30. (a)What is the Underdetermination Thesis?  (b) Why does Longino believe that it supports feminist epistemology?  (c) Why does Haack disagree?  (d) What is the Value-Ladenness Thesis?  (e) How might the Value-Ladenness Thesis be used to support feminist epistemology?  (f) Why does Haack disagree?  (g) Explain why Longino's feminist epistemology is parochial and why Haack's epistemology is not.

 

31.  What does Rorty mean by replacing objectivity with solidarity?

 

32.  Is Rorty's conception of truth and rationality universal or parochial?  Explain.

 

33.  What does Levin mean by "objectivity"?

 

34.  What objection does Levin raise to Rorty's position?

 

35.  What is Levin's criticism of feminist epistemology?  Why does she claim:  "There can't be evidence that all investigation is biased."(604)

 

36.  What is the logical problem that Levin identifies with the various nihilist and skeptical positions that she analyzes?  Why is this not the same as BonJour's Intellectual Suicide Thesis?

 

37.  In class we defined a spectrum of views on the metaphysics and epistemology of epistemology.  Draw a diagram of the spectrum, place the following philosophers on the diagram, and explain why you place them where you do:  (If you are uncertain where to place them, explain why you are uncertain):

(a) Socrates (of the Theaetetus)                         (j) the later Nozick (Nature of Rationality)

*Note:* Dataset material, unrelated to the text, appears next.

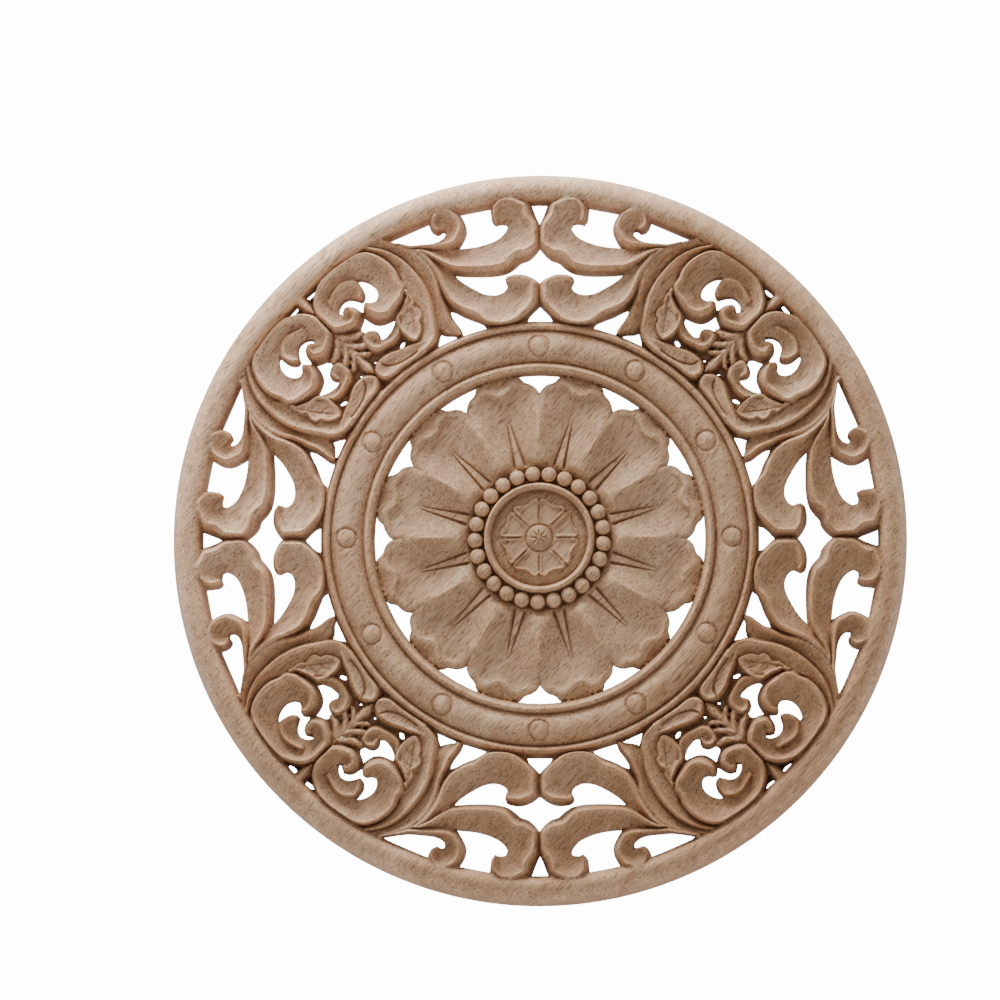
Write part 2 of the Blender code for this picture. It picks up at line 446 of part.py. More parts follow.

(b) Immanuel Kant                                           (k) Lorraine Code

(c) W.V.O. Quine                                             (m) Helen Longino

(d) Alvin Goldman                                            (n) Susan Haack          

(e) Matthias Steup                                            (o) Richard Rorty

(f) Linda Zagzebski                                           (p) Talbott

(g) Laurence BonJour                                       (q) You.